Since ADOM is a roguelike, when you die, your character is erased. No coming back, no recording saves. Gone. (Farewell, Sammy. I barely knew ye.) This is what makes the game both so difficult to beat and so compelling. Once you get past the very early game, when progress is in large part determined by luck, each death will (slowly) teach you how to navigate deeper and deeper into the Caverns of Chaos, where you will eventually stem the infernal invasion threatening the realm. Or die. Probably you’ll die.

But if you don’t, you may find strength beyond your wildest dreams. My most recent winner, Orodreth, was a high elven duelist who became a paragon of virtue (much like myself) and befriended the Cat Lord. The rewards for doing so let him shred even the more formidable opponents with ease. Before that, I won with a beastfighter who specialises in hand-to-hand combat (with a boomerang or two thrown in, mostly for style). I reckon that now, with two decades of experience, I can probably win somewhere between 10-20 percent of the time on a random character.

ADOM has changed a lot in those 20 years. For most of its existence, it was an ASCII-only game, which meant it looked like this:

The orange @ is my character, the grey B a giant bat that is trying (unsuccessfully) to fight me. I love everything about this look, from the hashtag corridors to the one-square monsters. I’ve learned to be terrified of brown “&”s (GREATER MOLOCH), capital-“D” dragons, and black-“L” emperor liches. I’ve learned to look out for yellow-“d” blink dogs, which grant the important intrinsic of teleport control when eaten. And I’ve recently learned to be on the alert for the glowing green cloak Venom Mantle, denoted by a sickly green “]”. Venom Mantle grants, among other things, acid immunity. Very handy.

Modern ADOM now looks very different. A few years ago, the game’s creator, Thomas Biskup, led a successful crowdfunding campaign to reboot development, and part of that campaign included modernising the graphics to be more welcoming to new players. Now that same fight against a giant bat looks like, well, a fight against a giant bat:

For me, ‘tile mode’ loses rather a lot of the game’s charm, but that’s probably because I grew up playing the ASCII version, and therefore tiles annihilate all of my familiarity with the game. But the rest of the new content is fantastic — Thomas and his co-developers have pumped new locations, quests, baddies and items into an already deep world, breathing new life into the ADOM community. (They’ve currently paused development in ADOM itself to work on the sequel.)

Style 9.5

As I mentioned earlier, ADOM is a roguelike, which is a type of game mostly associated with the player character dying a lot. Roguelikes are also associated with procedurally generated content, which means that significant parts of the game are randomised each time you start. Almost every dungeon is reset with each game (the extremely weird infinite dungeon gets randomised during play, which makes it a fun challenge to deep-dive).

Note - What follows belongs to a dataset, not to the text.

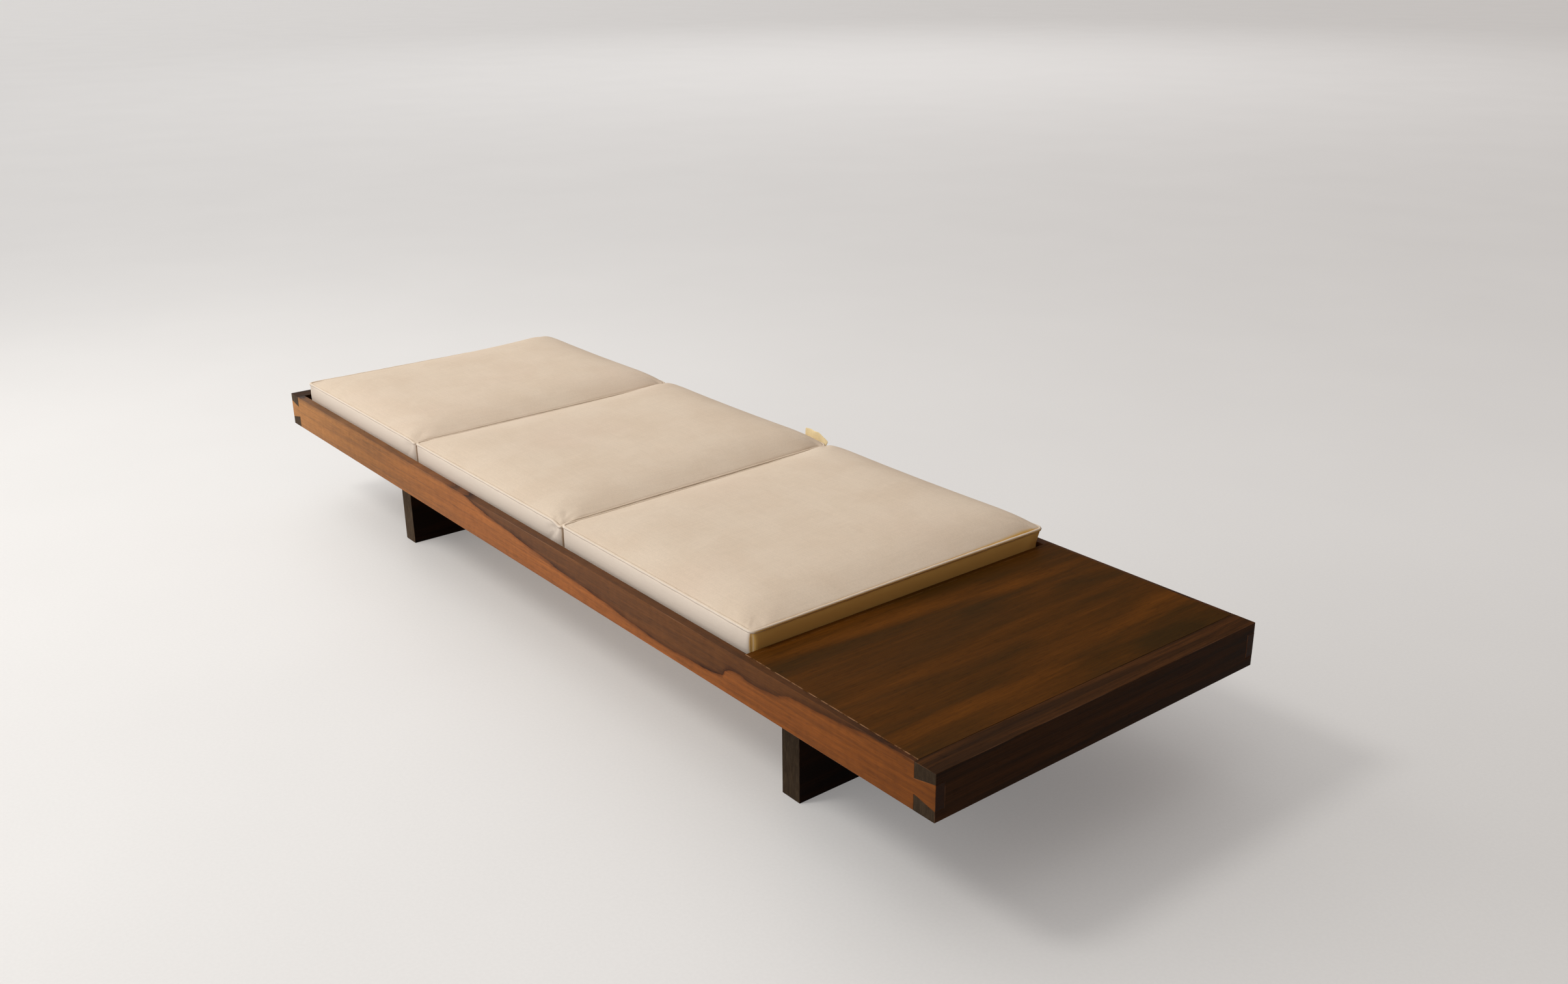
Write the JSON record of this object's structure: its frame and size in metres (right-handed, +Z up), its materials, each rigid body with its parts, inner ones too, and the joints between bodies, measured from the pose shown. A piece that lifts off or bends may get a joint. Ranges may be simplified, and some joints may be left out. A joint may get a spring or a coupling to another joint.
{
  "type": "daybed",
  "caption": "Low rosewood daybed: dovetailed frame on two plank legs, loose box cushions in a slatted well and a flush table at one end.",
  "frame": {"origin": "on the floor, below the middle of the frame's outer box", "axes": "+X along the length, from the head end towards the table end; -Y the front long side; +Z up"},
  "size_m": [2.6, 0.82, 0.392],
  "materials": {
    "rail_rosewood": "satin",
    "end_rosewood": "satin",
    "table_rosewood": "satin",
    "pale_hardwood": "matte",
    "steel": "satin",
    "canvas": "matte",
    "lining": "matte",
    "foam": "matte",
    "zip": "satin"
  },
  "bodies": {
    "frame": {"side_rail_front": "rail_rosewood", "side_rail_back": "rail_rosewood", "end_rail_head": "end_rosewood", "end_rail_table": "end_rosewood", "cross_rail": "end_rosewood", "leg_head": "end_rosewood", "leg_table": "end_rosewood", "leg_bearer_head": "pale_hardwood", "leg_bearer_table": "pale_hardwood", "tenon_wedges_head": "end_rosewood", "tenon_wedges_table": "end_rosewood", "ledger_front_head": "pale_hardwood", "ledger_front_middle": "pale_hardwood", "ledger_back_head": "pale_hardwood", "ledger_back_middle": "pale_hardwood", "deck_slat_1": "pale_hardwood", "deck_slat_2": "pale_hardwood", "deck_slat_3": "pale_hardwood", "deck_slat_4": "pale_hardwood", "deck_slat_5": "pale_hardwood", "deck_slat_6": "pale_hardwood", "deck_slat_7": "pale_hardwood", "deck_slat_8": "pale_hardwood", "deck_slat_9": "pale_hardwood", "deck_slat_10": "pale_hardwood", "deck_slat_11": "pale_hardwood", "deck_slat_12": "pale_hardwood", "deck_slat_13": "pale_hardwood", "deck_slat_14": "pale_hardwood", "ledger_screws": "steel", "slat_screws": "steel", "table_core": "pale_hardwood", "table_veneer": "table_rosewood", "table_backing_veneer": "table_rosewood", "table_lipping": "table_rosewood", "table_cleat_front": "pale_hardwood", "table_cleat_back": "pale_hardwood", "table_cleat_end": "pale_hardwood", "cleat_screws": "steel", "table_screws": "steel"},
    "cushion_1": {"cushion_cover_1": "canvas", "cushion_foam_1": "foam", "cushion_zip_1": "zip"},
    "cushion_2": {"cushion_cover_2": "canvas", "cushion_foam_2": "foam", "cushion_zip_2": "zip", "cushion_flap_2": "lining"},
    "cushion_3": {"cushion_cover_3": "canvas", "cushion_foam_3": "foam", "cushion_zip_3": "zip"}
  },
  "joints": [
    {"name": "cushion_1_lift", "type": "slide", "parent": "frame", "child": "cushion_1", "axis": [0, 0, 1], "range_m": [0, 0.15]},
    {"name": "cushion_2_lift", "type": "slide", "parent": "frame", "child": "cushion_2", "axis": [0, 0, 1], "range_m": [0, 0.15]},
    {"name": "cushion_3_lift", "type": "slide", "parent": "frame", "child": "cushion_3", "axis": [0, 0, 1], "range_m": [0, 0.15]}
  ]
}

The pool of special items varies as well, which means that you never know what character build you’re going to end up with.

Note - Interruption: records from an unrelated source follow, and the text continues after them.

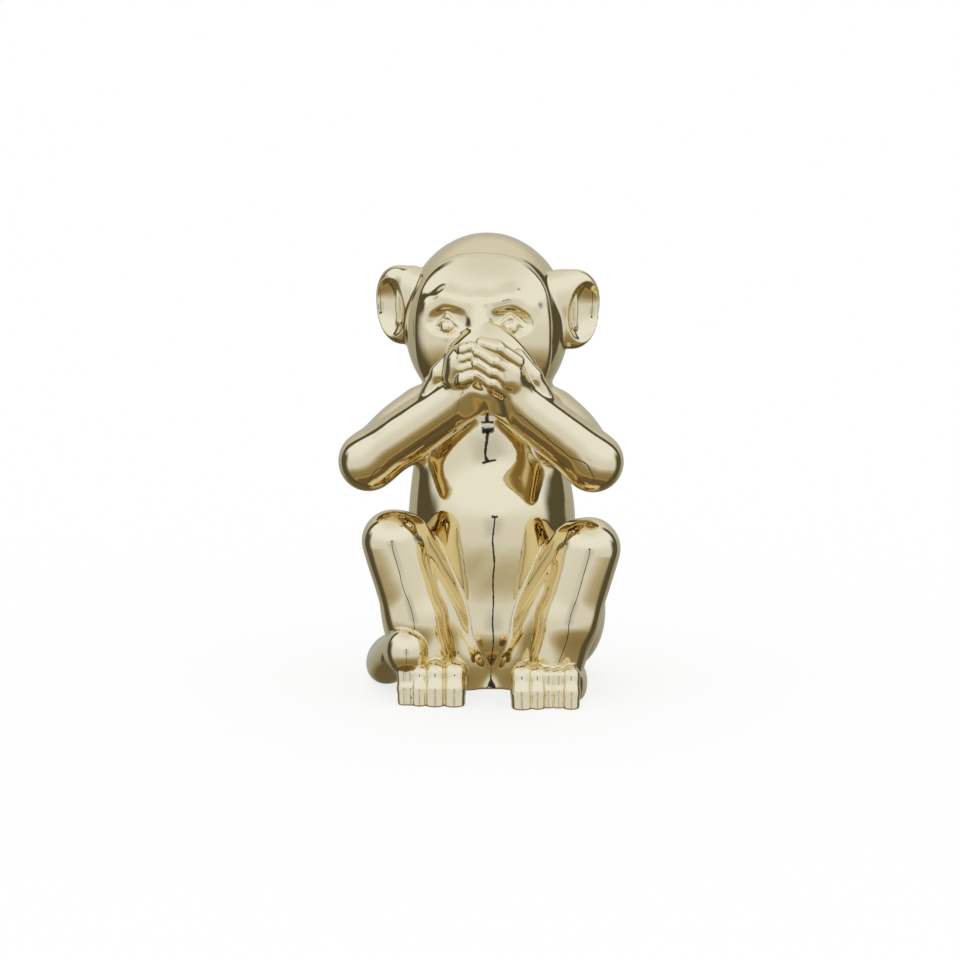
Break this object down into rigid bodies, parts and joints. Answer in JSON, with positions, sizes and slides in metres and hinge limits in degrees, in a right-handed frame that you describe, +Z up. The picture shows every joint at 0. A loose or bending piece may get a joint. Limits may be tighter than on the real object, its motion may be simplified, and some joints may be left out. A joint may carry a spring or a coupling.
{
  "type": "seated monkey figurine",
  "caption": "Seated monkey ornament covering its mouth with both hands, in mirror gold glazed ceramic, with knees up and the tail curled onto one foot.",
  "frame": {"origin": "on the ground, on the torso's upright axis, in the middle of the flat underside", "axes": "+Z up, -Y towards the front that the knees and feet point to, +X to the viewer's right"},
  "size_m": [0.1228, 0.1132, 0.198],
  "materials": {
    "gold_glaze": "mirror gold electroplate over glaze"
  },
  "bodies": {
    "root": {"torso": "gold_glaze", "head": "gold_glaze", "left_ear": "gold_glaze", "right_ear": "gold_glaze", "left_arm": "gold_glaze", "right_arm": "gold_glaze", "left_hand": "gold_glaze", "right_hand": "gold_glaze", "left_leg": "gold_glaze", "right_leg": "gold_glaze", "left_foot": "gold_glaze", "right_foot": "gold_glaze", "tail": "gold_glaze"}
  },
  "joints": []
}
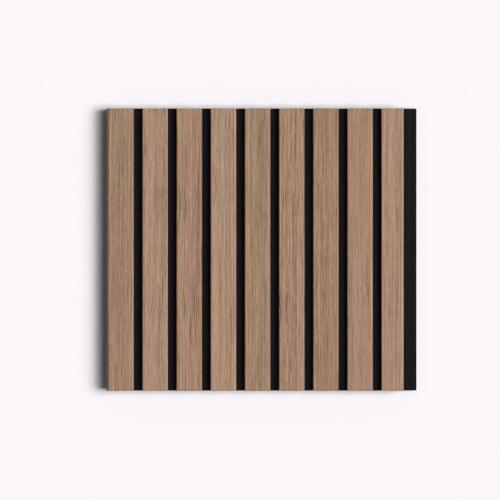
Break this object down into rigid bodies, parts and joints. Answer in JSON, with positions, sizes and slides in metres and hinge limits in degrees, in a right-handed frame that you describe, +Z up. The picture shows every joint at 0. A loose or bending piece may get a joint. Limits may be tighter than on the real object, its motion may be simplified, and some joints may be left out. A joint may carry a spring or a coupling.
{
  "type": "polystyrene wall panel",
  "caption": "Slatted wall panel: black foamed polystyrene comb with wood-print film on its slats, a tongue along one long edge and a rebate along the other.",
  "frame": {"origin": "centre of the panel's width and thickness, at its lower sawn end", "axes": "+X across the slats towards the tongue edge, +Y out of the flat back towards the wall, +Z up along the slats"},
  "size_m": [0.122, 0.012, 0.1108],
  "materials": {
    "black_polystyrene": "matt black foamed polystyrene with faint die lines",
    "wood_print_film": "satin embossed film printed as light brown oak"
  },
  "bodies": {
    "root": {"panel_core": "black_polystyrene", "slat_film_1": "wood_print_film", "slat_film_2": "wood_print_film", "slat_film_3": "wood_print_film", "slat_film_4": "wood_print_film", "slat_film_5": "wood_print_film", "slat_film_6": "wood_print_film", "slat_film_7": "wood_print_film", "slat_film_8": "wood_print_film", "slat_film_9": "wood_print_film"}
  },
  "joints": []
}
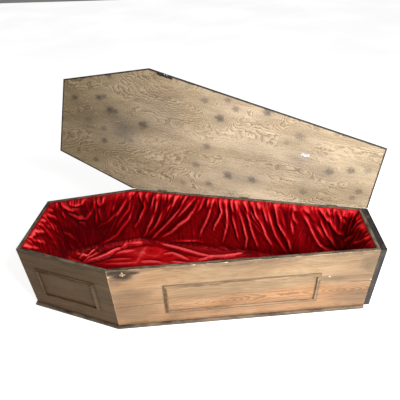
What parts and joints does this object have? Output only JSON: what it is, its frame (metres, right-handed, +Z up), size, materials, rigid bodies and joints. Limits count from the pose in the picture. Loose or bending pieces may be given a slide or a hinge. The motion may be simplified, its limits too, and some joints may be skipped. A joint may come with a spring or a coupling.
{
  "type": "wooden coffin with hinged lid",
  "caption": "Six-sided tapered wooden coffin on a projecting base board, with framed panels, a black foot block, a red cloth lining and a flat lid hinged along one long side, standing open.",
  "frame": {"origin": "middle of the base board's underside, half-way between the outer faces of the head and the foot", "axes": "+X from the head to the foot, -Y towards the side with the catch, +Y towards the hinged side, +Z up"},
  "size_m": [1.976, 1.0103, 1.1288],
  "materials": {
    "box_wood": "worn stain and varnish on wood with a strong grain, darker at the rim and edges",
    "strip_wood": "greyer stained wood strips",
    "base_wood": "dark grey-brown paint worn through at the rounded edge",
    "lid_wood": "knotty plywood face, stained and scuffed, dark at the edges",
    "black_paint": "dull black paint on wood",
    "red_lining": "shiny deep red cloth, gathered in folds",
    "hinge_iron": "blackened steel",
    "catch_metal": "pale worn metal",
    "catch_plate": "dark metal plate"
  },
  "bodies": {
    "box": {"base_board": "base_wood", "catch_keeper": "catch_metal", "far_shoulder_board": "box_wood", "far_shoulder_strip_bottom": "strip_wood", "far_shoulder_strip_end": "strip_wood", "far_shoulder_strip_start": "strip_wood", "far_shoulder_strip_top": "strip_wood", "far_side_board": "box_wood", "far_side_strip_bottom": "strip_wood", "far_side_strip_end": "strip_wood", "far_side_strip_start": "strip_wood", "far_side_strip_top": "strip_wood", "foot_block": "black_paint", "foot_board": "box_wood", "head_board": "box_wood", "head_strip_bottom": "strip_wood", "head_strip_end": "strip_wood", "head_strip_start": "strip_wood", "head_strip_top": "strip_wood", "hinge_1_box_leaf": "hinge_iron", "hinge_2_box_leaf": "hinge_iron", "hinge_3_box_leaf": "hinge_iron", "lining": "red_lining", "near_shoulder_board": "box_wood", "near_shoulder_strip_bottom": "strip_wood", "near_shoulder_strip_end": "strip_wood", "near_shoulder_strip_start": "strip_wood", "near_shoulder_strip_top": "strip_wood", "near_side_board": "box_wood", "near_side_strip_bottom": "strip_wood", "near_side_strip_end": "strip_wood", "near_side_strip_start": "strip_wood", "near_side_strip_top": "strip_wood"},
    "lid": {"hinge_1_lid_leaf": "hinge_iron", "hinge_2_lid_leaf": "hinge_iron", "hinge_3_lid_leaf": "hinge_iron", "lid": "lid_wood", "lid_catch": "catch_plate", "lid_plate": "catch_metal"}
  },
  "joints": [
    {"name": "lid_hinge", "type": "hinge", "parent": "box", "child": "lid", "pos_m": [0.24985, 0.26764, 0.43945], "axis": [0.9906, -0.1367, 0], "range_deg": [0, 108]}
  ]
}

ADOM contains enough secrets that I haven’t managed to exhaust them in all the time I’ve been playing. Some say that the path to becoming a Chaos God begins in the Drakalor Chain, for instance. Others rumours suggest that the legendary Trident of the Red Rooster can be found somewhere deep in the mountains. Let’s not even get into where one might find the Scroll of Omnipotence (I think I came close, once, but had to retreat). The story might be on the shallow end, but, really, you’re here to explore and kick ass. Plot mostly gets in the way.

Art from ADOM.de, by Krzysztof Dycha

Meanwhile, each class of characters plays wildly differently from the next. I favour duelists, which are powerful and very fast melee fighters who are mostly useless at range or with magic. This makes them vulnerable to enemies you really don’t want to fight at close quarters, which vastly changes your approach to, for instance, an ultimate doppelgänger. A wizard, on the other hand, would simply fry said doppelgänger with an acid bolt (or whatever else), but would have a significantly more annoying time against a diamond golem, which are immune to most forms of magic.

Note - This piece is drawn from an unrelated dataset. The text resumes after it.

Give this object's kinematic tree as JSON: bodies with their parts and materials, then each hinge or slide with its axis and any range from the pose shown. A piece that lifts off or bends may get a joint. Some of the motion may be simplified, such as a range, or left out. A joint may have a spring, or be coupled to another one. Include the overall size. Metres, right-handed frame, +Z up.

ADOM has 22 playable classes, from farmer to mindcrafter. (These are wildly unbalanced, as they should be. It turns out it’s easier to save the world when you’re a powerful elementalist than if you’re a traveling merchant who likes to sell scrolls.) You can pick among twelve races — I like hurthlings and elves — which all have their own unique traits and styles. If you play as a troll, be prepared for hunger to be a constant problem, and to run like hell from any monster with an aging attack (trolls die young). If you’re a Mist Elf, born during the song of creation, you may be less stressed out about encountering a ghost lord.

With essentially infinite build variety and style, you can keep playing ADOM for decades and still want to come back for more. Trust me, I know.

Content 10

When ADOM came out, it was ‘postcardware.’ If you enjoyed the game, Thomas asked you to send him a postcard from wherever in the world you happened to be. I never got around to this, because teenage boys are the most inconsiderate people in the world. Thomas, if you read this, I don’t know if this post makes up for the lack of postcard, but thank you from London for keeping me entertained for so long.

Ancient Domains of Mystery is available on Steam (there’s also a free-to-play version with fewer features).